Piper hispidinervium C.DC (Piperaceae) is popularly known as long pepper. It grows in degraded areas of natural fields in the state of Acre, Brazil. Its leaves are 3 to 4 % essential oil rich in safrole, within the range of 90 to 94 %. In the chemical industry, safrole is an important raw material, mainly due to two of its derivatives: heliotropin, which is widely used as a fragrance and flavoring agent, and piperonyl butoxide (PBO), a vital ingredient of pyrethroid insecticides. Natural pyrethrum in particular would not be an economical insecticide without the synergistic effect of PBO; therefore, its industrial future is linked to the continued availability of PBO. As a fragrance, safrole has many applications in household products such as floor waxes, polishes, soaps, detergents and cleaning agents. In this work, leaves were dried in a fixed-bed dryer using different drying-air temperatures (35, 40, 45, 50, 55 and 60 ºC) and drying times (900, 2700 and 3600 seconds). Essential oil was extracted by cohobation (meaning that the condensed water that comes out of the flask is recycled) from both raw and dried leaves. The essential oil yield and safrole content are susceptible to rapid loss of moisture by Piper hispidinervium C. DC leaves. It was observed that the essential oil yield increased twice after the drying process. However, safrole content decreased about 20 percent when temperature was above 50 ºC and drying times were more than 2700 minutes.

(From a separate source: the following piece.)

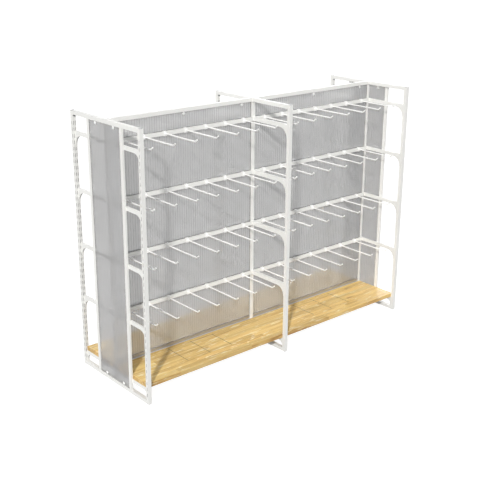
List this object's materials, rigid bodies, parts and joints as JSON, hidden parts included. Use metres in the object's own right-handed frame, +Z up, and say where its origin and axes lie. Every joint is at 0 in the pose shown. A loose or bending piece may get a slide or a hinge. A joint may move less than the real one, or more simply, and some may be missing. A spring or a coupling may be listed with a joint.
{
  "type": "double-sided hook display stand",
  "caption": "Free-standing double-sided retail display stand: square-tube frames, fluted translucent panels, crossbars with hanging hooks and wooden base boards.",
  "frame": {"origin": "on the floor under the middle of the stand", "axes": "+X along the length from left to right, +Y from the front to the rear, +Z up"},
  "size_m": [2.8632, 0.926, 2.125],
  "materials": {
    "frame_paint": "satin off-white powder coat",
    "hook_paint": "gloss white powder coat",
    "panel_sheet": "translucent fluted twin-wall sheet",
    "channel_metal": "satin anodised",
    "rivet_plastic": "moulded white",
    "zinc_steel": "zinc plated",
    "board_wood": "clear satin lacquer on laminated pine"
  },
  "bodies": {
    "stand": {"upright_left_front": "frame_paint", "upright_left_rear": "frame_paint", "upright_middle_front": "frame_paint", "upright_middle_rear": "frame_paint", "upright_right_front": "frame_paint", "upright_right_rear": "frame_paint", "top_rail_left": "frame_paint", "bottom_rail_left": "frame_paint", "centre_post_left": "frame_paint", "top_rail_middle": "frame_paint", "bottom_rail_middle": "frame_paint", "centre_post_middle": "frame_paint", "top_rail_right": "frame_paint", "bottom_rail_right": "frame_paint", "centre_post_right": "frame_paint", "inner_uprights_left": "frame_paint", "inner_uprights_right": "frame_paint", "arms_left_front": "frame_paint", "arms_middle_left_front": "frame_paint", "arms_middle_right_front": "frame_paint", "arms_right_front": "frame_paint", "arms_left_rear": "frame_paint", "arms_middle_left_rear": "frame_paint", "arms_middle_right_rear": "frame_paint", "arms_right_rear": "frame_paint", "ridge_rail_left": "frame_paint", "panel_channel_left": "channel_metal", "central_panel_left": "panel_sheet", "crossbars_left_front": "frame_paint", "crossbars_left_rear": "frame_paint", "ridge_rail_right": "frame_paint", "panel_channel_right": "channel_metal", "central_panel_right": "panel_sheet", "crossbars_right_front": "frame_paint", "crossbars_right_rear": "frame_paint", "end_panel_left": "panel_sheet", "end_panel_right": "panel_sheet", "central_panel_rivets": "rivet_plastic", "end_panel_rivets": "rivet_plastic", "header_inserts": "zinc_steel"},
    "hooks_left_front_1": {"hooks_left_front_1": "hook_paint"},
    "hooks_left_front_2": {"hooks_left_front_2": "hook_paint"},
    "hooks_left_front_3": {"hooks_left_front_3": "hook_paint"},
    "hooks_left_front_4": {"hooks_left_front_4": "hook_paint"},
    "hooks_left_rear_1": {"hooks_left_rear_1": "hook_paint"},
    "hooks_left_rear_2": {"hooks_left_rear_2": "hook_paint"},
    "hooks_left_rear_3": {"hooks_left_rear_3": "hook_paint"},
    "hooks_left_rear_4": {"hooks_left_rear_4": "hook_paint"},
    "hooks_right_front_1": {"hooks_right_front_1": "hook_paint"},
    "hooks_right_front_2": {"hooks_right_front_2": "hook_paint"},
    "hooks_right_front_3": {"hooks_right_front_3": "hook_paint"},
    "hooks_right_front_4": {"hooks_right_front_4": "hook_paint"},
    "hooks_right_rear_1": {"hooks_right_rear_1": "hook_paint"},
    "hooks_right_rear_2": {"hooks_right_rear_2": "hook_paint"},
    "hooks_right_rear_3": {"hooks_right_rear_3": "hook_paint"},
    "hooks_right_rear_4": {"hooks_right_rear_4": "hook_paint"},
    "board_front": {"board_front": "board_wood"},
    "board_rear": {"board_rear": "board_wood"},
    "levelling_feet": {"levelling_feet": "zinc_steel"}
  },
  "joints": [
    {"name": "slide_left_front_1", "type": "slide", "parent": "stand", "child": "hooks_left_front_1", "axis": [1, 0, 0], "range_m": [-0.08, 0.08]},
    {"name": "slide_left_front_2", "type": "slide", "parent": "stand", "child": "hooks_left_front_2", "axis": [1, 0, 0], "range_m": [-0.08, 0.08]},
    {"name": "slide_left_front_3", "type": "slide", "parent": "stand", "child": "hooks_left_front_3", "axis": [1, 0, 0], "range_m": [-0.08, 0.08]},
    {"name": "slide_left_front_4", "type": "slide", "parent": "stand", "child": "hooks_left_front_4", "axis": [1, 0, 0], "range_m": [-0.08, 0.08]},
    {"name": "slide_left_rear_1", "type": "slide", "parent": "stand", "child": "hooks_left_rear_1", "axis": [1, 0, 0], "range_m": [-0.08, 0.08]},
    {"name": "slide_left_rear_2", "type": "slide", "parent": "stand", "child": "hooks_left_rear_2", "axis": [1, 0, 0], "range_m": [-0.08, 0.08]},
    {"name": "slide_left_rear_3", "type": "slide", "parent": "stand", "child": "hooks_left_rear_3", "axis": [1, 0, 0], "range_m": [-0.08, 0.08]},
    {"name": "slide_left_rear_4", "type": "slide", "parent": "stand", "child": "hooks_left_rear_4", "axis": [1, 0, 0], "range_m": [-0.08, 0.08]},
    {"name": "slide_right_front_1", "type": "slide", "parent": "stand", "child": "hooks_right_front_1", "axis": [1, 0, 0], "range_m": [-0.08, 0.08]},
    {"name": "slide_right_front_2", "type": "slide", "parent": "stand", "child": "hooks_right_front_2", "axis": [1, 0, 0], "range_m": [-0.08, 0.08]},
    {"name": "slide_right_front_3", "type": "slide", "parent": "stand", "child": "hooks_right_front_3", "axis": [1, 0, 0], "range_m": [-0.08, 0.08]},
    {"name": "slide_right_front_4", "type": "slide", "parent": "stand", "child": "hooks_right_front_4", "axis": [1, 0, 0], "range_m": [-0.08, 0.08]},
    {"name": "slide_right_rear_1", "type": "slide", "parent": "stand", "child": "hooks_right_rear_1", "axis": [1, 0, 0], "range_m": [-0.08, 0.08]},
    {"name": "slide_right_rear_2", "type": "slide", "parent": "stand", "child": "hooks_right_rear_2", "axis": [1, 0, 0], "range_m": [-0.08, 0.08]},
    {"name": "slide_right_rear_3", "type": "slide", "parent": "stand", "child": "hooks_right_rear_3", "axis": [1, 0, 0], "range_m": [-0.08, 0.08]},
    {"name": "slide_right_rear_4", "type": "slide", "parent": "stand", "child": "hooks_right_rear_4", "axis": [1, 0, 0], "range_m": [-0.08, 0.08]},
    {"name": "lift_board_front", "type": "slide", "parent": "stand", "child": "board_front", "axis": [0, 0, 1], "range_m": [0, 0.3]},
    {"name": "lift_board_rear", "type": "slide", "parent": "stand", "child": "board_rear", "axis": [0, 0, 1], "range_m": [0, 0.3]},
    {"name": "level_feet", "type": "slide", "parent": "stand", "child": "levelling_feet", "axis": [0, 0, -1], "range_m": [0, 0.02]}
  ]
}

Keywords: Long pepper; Drying kinetics; Safrole.

INTRODUCTION

Piper hispidinervium C.DC (long pepper) is rich in essential oil containing safrole (up to 90 %), a volatile constituent. Safrole is converted by the chemical industry into two important derivatives: heliotropin, which is widely used as a fragrance and flavoring agent, and piperonyl butoxide (PBO), a vital ingredient in pyrethroid insecticides.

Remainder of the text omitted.